▶ Data shown:
== == ==

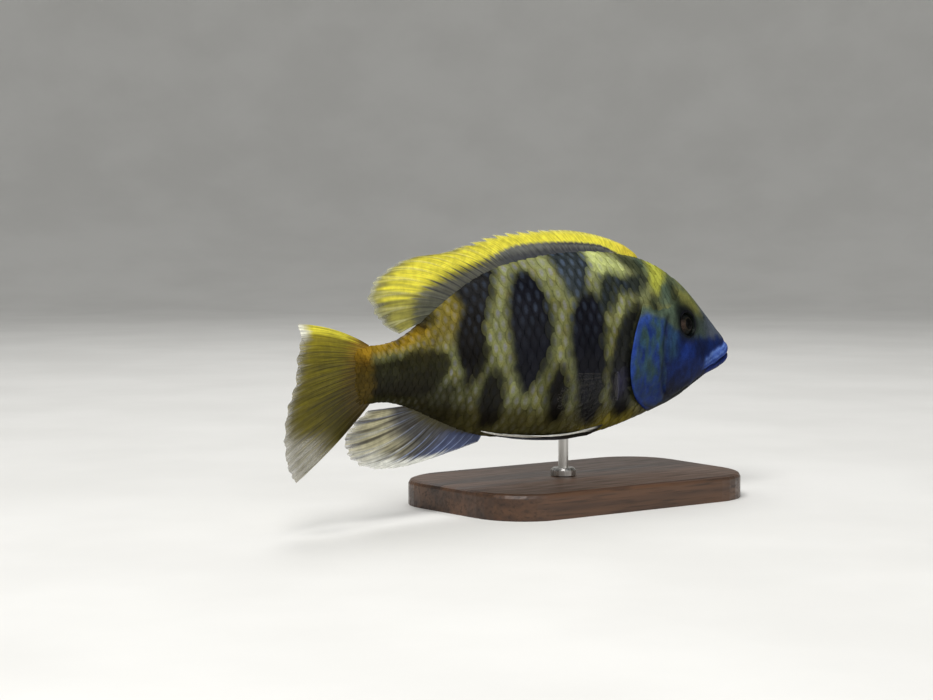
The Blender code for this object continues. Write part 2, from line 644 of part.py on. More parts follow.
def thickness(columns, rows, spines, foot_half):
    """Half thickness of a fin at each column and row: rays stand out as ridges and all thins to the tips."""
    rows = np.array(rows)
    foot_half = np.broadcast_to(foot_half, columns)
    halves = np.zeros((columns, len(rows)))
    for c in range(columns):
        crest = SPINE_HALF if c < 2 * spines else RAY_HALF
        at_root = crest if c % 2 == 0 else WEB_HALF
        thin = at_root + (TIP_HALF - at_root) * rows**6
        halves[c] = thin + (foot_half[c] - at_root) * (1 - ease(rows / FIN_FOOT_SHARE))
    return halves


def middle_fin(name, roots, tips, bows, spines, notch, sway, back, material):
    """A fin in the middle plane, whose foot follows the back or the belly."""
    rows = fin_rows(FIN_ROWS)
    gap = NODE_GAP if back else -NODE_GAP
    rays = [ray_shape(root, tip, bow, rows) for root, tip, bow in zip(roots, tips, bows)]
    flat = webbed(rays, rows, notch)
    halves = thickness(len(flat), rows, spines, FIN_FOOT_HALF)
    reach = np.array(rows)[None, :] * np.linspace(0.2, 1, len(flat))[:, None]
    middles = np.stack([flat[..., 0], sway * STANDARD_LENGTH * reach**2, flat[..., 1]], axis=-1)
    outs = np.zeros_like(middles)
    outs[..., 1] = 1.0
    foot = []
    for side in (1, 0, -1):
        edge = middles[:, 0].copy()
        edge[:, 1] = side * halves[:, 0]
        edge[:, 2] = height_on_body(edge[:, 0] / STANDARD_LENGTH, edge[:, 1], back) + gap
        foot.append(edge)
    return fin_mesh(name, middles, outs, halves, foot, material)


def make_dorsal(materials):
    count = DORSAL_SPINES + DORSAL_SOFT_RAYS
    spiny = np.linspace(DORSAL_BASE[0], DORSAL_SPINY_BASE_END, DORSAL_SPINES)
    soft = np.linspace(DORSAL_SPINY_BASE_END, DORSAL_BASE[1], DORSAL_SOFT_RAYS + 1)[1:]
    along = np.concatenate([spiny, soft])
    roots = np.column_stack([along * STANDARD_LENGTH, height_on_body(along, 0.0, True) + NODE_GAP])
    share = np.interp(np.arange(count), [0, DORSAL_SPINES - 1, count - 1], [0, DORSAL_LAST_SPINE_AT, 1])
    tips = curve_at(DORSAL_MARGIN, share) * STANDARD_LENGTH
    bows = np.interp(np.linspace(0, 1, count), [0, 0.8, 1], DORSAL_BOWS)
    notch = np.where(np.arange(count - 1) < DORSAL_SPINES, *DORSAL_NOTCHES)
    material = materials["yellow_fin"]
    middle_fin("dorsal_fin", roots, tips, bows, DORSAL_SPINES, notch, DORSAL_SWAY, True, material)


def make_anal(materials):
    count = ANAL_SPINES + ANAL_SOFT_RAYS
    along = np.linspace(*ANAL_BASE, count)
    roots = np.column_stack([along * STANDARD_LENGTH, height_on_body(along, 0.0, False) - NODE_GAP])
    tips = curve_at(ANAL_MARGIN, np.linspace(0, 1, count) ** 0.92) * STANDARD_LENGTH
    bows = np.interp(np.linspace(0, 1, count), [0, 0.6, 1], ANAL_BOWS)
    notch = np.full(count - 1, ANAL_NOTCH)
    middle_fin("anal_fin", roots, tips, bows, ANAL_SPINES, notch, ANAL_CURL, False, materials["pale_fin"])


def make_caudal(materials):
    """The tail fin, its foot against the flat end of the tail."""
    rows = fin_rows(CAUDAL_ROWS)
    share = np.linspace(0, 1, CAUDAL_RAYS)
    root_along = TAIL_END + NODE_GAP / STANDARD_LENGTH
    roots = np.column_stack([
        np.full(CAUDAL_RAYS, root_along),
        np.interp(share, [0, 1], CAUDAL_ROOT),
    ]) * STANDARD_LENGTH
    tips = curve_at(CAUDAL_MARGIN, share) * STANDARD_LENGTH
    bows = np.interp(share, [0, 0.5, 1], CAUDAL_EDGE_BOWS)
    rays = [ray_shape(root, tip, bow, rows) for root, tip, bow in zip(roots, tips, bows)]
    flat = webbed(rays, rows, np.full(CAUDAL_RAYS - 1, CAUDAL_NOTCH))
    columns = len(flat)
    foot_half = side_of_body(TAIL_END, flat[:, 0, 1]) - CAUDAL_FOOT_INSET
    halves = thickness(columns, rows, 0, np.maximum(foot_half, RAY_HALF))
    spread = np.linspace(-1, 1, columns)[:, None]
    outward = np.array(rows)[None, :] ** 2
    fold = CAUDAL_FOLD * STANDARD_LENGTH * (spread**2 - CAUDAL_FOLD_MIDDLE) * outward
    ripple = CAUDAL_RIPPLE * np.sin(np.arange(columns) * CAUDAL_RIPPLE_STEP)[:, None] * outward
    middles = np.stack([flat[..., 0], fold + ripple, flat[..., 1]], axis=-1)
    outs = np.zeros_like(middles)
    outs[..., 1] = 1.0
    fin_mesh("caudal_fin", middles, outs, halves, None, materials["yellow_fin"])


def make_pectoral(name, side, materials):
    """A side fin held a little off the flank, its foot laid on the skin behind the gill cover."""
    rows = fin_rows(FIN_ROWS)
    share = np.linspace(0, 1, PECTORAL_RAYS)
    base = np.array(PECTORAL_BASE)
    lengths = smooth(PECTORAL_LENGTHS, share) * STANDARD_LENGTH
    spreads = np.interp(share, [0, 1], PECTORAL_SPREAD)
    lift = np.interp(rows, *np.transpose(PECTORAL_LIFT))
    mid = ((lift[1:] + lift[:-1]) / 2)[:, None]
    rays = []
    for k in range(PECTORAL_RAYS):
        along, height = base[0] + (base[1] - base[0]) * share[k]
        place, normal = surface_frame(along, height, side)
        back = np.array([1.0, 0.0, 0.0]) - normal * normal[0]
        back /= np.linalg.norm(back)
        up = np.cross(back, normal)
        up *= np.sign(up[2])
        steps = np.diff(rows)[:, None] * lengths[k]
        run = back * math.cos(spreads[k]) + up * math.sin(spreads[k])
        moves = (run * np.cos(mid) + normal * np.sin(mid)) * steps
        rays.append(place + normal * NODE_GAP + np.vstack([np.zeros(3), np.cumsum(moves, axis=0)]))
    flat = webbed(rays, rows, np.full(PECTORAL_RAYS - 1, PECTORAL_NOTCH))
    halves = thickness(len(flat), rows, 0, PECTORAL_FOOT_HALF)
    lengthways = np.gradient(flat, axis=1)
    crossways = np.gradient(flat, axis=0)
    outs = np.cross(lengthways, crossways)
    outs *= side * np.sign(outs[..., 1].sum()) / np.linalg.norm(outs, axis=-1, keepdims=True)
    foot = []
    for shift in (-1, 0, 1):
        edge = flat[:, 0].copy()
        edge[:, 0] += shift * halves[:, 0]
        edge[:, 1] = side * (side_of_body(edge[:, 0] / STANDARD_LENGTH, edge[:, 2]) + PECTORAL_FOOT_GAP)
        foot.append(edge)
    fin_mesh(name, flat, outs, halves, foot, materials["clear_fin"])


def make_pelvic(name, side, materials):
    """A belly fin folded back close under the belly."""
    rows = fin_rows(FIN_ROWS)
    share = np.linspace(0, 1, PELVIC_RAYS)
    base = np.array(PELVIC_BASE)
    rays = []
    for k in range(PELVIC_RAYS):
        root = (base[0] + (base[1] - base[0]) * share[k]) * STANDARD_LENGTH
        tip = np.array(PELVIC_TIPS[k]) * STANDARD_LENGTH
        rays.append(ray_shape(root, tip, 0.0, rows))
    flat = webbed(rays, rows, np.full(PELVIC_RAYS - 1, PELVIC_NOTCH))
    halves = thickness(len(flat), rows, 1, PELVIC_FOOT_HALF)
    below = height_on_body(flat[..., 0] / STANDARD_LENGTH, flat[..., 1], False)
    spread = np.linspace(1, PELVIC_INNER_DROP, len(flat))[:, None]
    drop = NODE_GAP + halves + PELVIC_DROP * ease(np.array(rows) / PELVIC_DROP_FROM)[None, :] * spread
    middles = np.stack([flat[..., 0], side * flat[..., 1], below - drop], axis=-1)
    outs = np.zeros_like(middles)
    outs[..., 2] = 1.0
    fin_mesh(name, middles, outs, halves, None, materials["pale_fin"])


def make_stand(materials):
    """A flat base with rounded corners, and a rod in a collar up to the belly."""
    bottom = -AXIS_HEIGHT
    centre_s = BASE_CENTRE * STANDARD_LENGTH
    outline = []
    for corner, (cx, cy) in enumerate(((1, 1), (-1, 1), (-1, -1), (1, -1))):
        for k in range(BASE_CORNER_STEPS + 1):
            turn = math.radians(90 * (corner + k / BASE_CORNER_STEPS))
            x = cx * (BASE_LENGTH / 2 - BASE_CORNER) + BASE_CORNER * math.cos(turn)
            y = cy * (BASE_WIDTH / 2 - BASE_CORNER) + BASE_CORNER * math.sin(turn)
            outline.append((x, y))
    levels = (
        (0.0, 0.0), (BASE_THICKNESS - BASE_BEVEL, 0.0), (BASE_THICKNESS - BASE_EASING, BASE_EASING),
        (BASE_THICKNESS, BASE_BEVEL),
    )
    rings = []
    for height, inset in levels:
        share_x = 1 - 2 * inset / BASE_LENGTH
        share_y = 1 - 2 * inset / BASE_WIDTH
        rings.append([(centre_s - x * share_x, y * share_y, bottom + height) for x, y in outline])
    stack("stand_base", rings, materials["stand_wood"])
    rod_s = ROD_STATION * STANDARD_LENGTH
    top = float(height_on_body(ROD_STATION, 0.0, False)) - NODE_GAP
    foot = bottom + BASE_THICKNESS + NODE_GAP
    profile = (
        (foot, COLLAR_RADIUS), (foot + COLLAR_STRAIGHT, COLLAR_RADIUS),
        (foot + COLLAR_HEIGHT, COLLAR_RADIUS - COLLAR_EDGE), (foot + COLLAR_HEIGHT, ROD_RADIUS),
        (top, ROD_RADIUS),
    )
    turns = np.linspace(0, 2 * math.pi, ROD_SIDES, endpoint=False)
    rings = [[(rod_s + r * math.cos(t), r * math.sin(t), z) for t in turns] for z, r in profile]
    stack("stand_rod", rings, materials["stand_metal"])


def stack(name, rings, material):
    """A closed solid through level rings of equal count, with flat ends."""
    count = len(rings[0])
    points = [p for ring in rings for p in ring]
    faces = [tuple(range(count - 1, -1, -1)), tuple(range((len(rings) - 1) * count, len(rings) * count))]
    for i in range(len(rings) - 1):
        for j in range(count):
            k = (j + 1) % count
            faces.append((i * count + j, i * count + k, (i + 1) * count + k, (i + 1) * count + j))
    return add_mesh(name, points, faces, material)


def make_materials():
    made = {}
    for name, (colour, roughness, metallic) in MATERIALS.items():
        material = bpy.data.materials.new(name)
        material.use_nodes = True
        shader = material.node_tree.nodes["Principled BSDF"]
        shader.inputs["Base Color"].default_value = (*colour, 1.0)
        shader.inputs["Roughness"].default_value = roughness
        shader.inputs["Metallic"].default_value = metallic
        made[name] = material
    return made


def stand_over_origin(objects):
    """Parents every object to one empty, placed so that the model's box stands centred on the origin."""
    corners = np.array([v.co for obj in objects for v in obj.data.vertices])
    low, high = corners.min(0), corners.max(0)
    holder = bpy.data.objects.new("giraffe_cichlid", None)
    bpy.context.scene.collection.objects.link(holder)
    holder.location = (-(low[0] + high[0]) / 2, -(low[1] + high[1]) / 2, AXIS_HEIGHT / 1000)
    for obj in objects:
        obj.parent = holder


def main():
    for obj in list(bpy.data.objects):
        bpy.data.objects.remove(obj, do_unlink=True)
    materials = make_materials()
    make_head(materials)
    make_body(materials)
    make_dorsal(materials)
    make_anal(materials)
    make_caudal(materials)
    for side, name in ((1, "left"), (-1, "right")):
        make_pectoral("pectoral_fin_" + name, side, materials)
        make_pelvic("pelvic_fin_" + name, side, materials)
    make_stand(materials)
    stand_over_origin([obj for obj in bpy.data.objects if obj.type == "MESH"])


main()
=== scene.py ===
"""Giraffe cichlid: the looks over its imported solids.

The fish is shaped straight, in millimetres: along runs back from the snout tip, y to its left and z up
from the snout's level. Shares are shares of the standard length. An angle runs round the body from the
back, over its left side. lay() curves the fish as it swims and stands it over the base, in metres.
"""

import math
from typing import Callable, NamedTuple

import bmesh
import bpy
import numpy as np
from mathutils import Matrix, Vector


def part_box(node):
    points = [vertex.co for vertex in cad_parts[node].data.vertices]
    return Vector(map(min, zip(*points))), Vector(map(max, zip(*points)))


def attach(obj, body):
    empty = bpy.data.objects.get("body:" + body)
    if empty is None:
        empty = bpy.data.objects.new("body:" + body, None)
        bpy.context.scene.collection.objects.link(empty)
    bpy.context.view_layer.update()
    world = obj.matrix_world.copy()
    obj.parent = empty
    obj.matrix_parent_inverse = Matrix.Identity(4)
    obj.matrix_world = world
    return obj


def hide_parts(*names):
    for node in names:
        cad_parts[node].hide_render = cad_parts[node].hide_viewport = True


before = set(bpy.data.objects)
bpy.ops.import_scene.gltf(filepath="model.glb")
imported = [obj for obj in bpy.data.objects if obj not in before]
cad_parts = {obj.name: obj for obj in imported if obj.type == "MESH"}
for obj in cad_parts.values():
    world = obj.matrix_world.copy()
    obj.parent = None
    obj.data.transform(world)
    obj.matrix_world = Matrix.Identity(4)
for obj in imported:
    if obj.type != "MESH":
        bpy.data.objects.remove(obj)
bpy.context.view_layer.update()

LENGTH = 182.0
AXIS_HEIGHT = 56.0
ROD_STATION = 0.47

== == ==

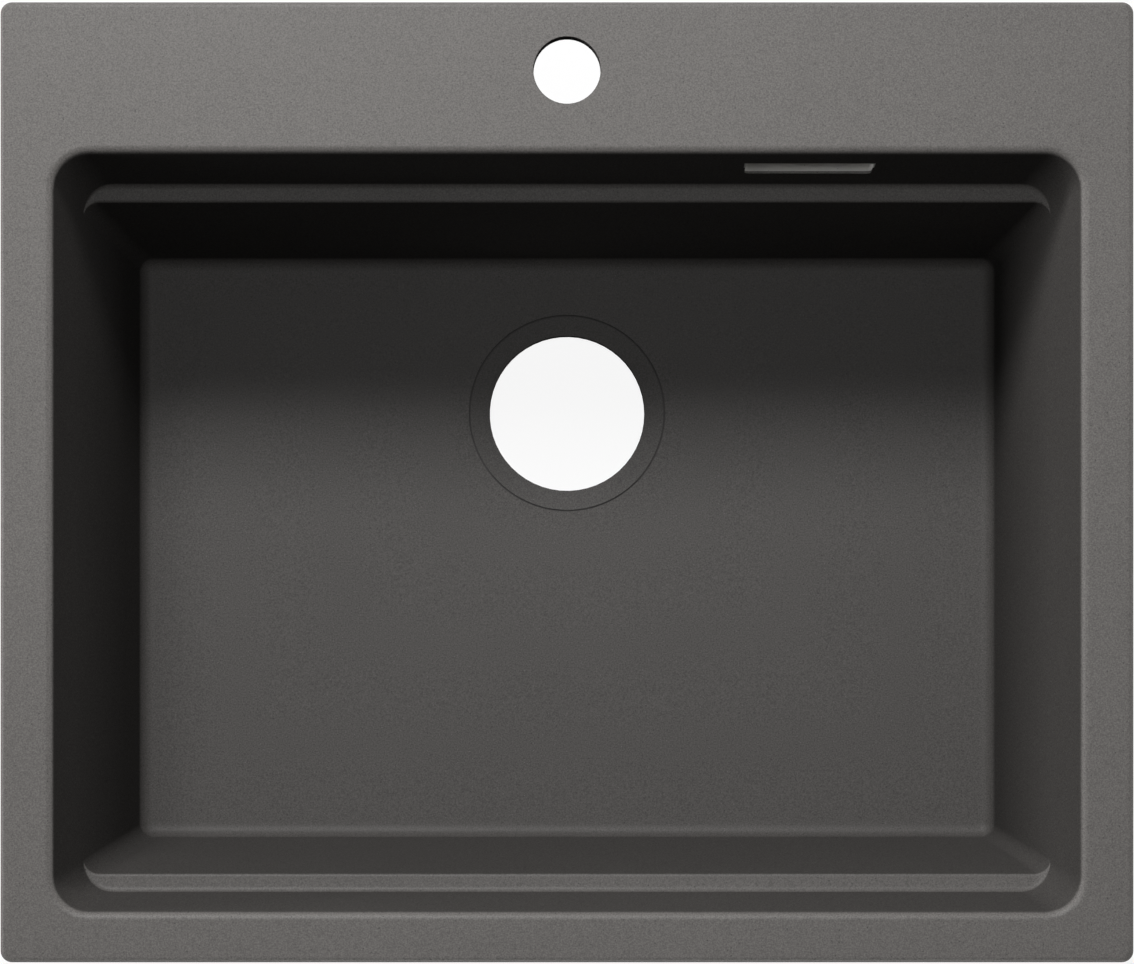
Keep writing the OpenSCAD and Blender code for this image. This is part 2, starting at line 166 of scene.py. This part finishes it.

== == ==

▶ Exercise goal: Write the lines again exactly, beginning at the line that has "make_body(materials)" and stopping after the line that has "its imported solids."; include no other lines.

▶ Exercise output:
    make_body(materials)
    make_dorsal(materials)
    make_anal(materials)
    make_caudal(materials)
    for side, name in ((1, "left"), (-1, "right")):
        make_pectoral("pectoral_fin_" + name, side, materials)
        make_pelvic("pelvic_fin_" + name, side, materials)
    make_stand(materials)
    stand_over_origin([obj for obj in bpy.data.objects if obj.type == "MESH"])


main()
=== scene.py ===
"""Giraffe cichlid: the looks over its imported solids.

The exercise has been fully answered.